What effect an open locker had on Patrice’s behavior is not clear from the record. For all the record suggests, her response to the accused’s open locker might have been due to her lack of obedience training rather than to her marihuana detection training. Munden’s testimony as to the Government’s apparent willingness to take responsibility for damage caused by Patrice indicates there were occasions when her lack of obedience training led to intrusions unconnected with her detection response. The fact that Munden opened and examined the bag pulled out of the accused’s locker by Patrice suggests that he was, himself, uncertain as to the significance of her action and felt impelled to check on it.

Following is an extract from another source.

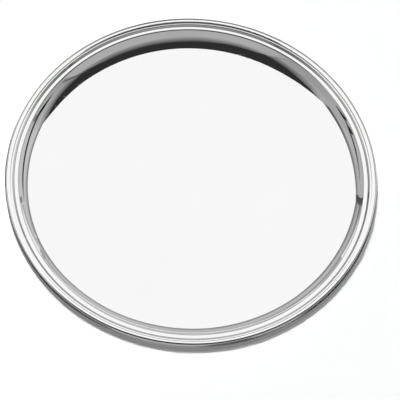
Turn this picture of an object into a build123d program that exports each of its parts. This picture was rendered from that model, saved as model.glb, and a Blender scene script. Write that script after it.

I conclude, therefore, both from the standpoint of the insufficiency of the evidence of probable cause available to Colonel Palmateer and that of the materiality of the matters not presented to him, or misstated, the authorization to search was unwarranted. United States v. Sam, 22 U.S.C.M.A. 124, 127, 46 C.M.R. 124, 127 (1973); Analysis, 16 Crim.L.Rep. 2311 (1975).

As noted earlier, for the reasons indicated in the separate opinions, the decision of the United States Navy Court of Military Review is set aside as to the findings of guilty of specification 2, Charge I, and the sentence. The specification is ordered dismissed, and the record of trial is returned to the Judge Advocate General of the Navy for submission to the Court of Military Review for reassessment of the sentence on the basis of the remaining findings of guilty.

1.

Annot., 18 A.L.R.3d 1221 (1968).

2.

United States v. Unrue, 22 U.S.C.M.A. 466, 47 C.M.R. 556 (1973).

3.

United States v. Bronstein, 521 F.2d 459 (2d Cir. 1975).

4.

I express no opinion as to the validity of the immediate entry of Patrice and the inspection team into the accused’s cubicle. I need not consider whether, in the circumstances, Detective Munden could properly open the bread bag and examine its contents.

5.

Possibly, these alerts occurred after the incident with the accused; but, as the Government has the burden of demonstrating the sufficiency of the evidence to justify issuance of the authorization to search, the state of the record requires that I consider the alternative states in the text. United States v. Berry, 6 U.S.C.M.A. 609, 613, 20 C.M.R. 325, 329 (1956).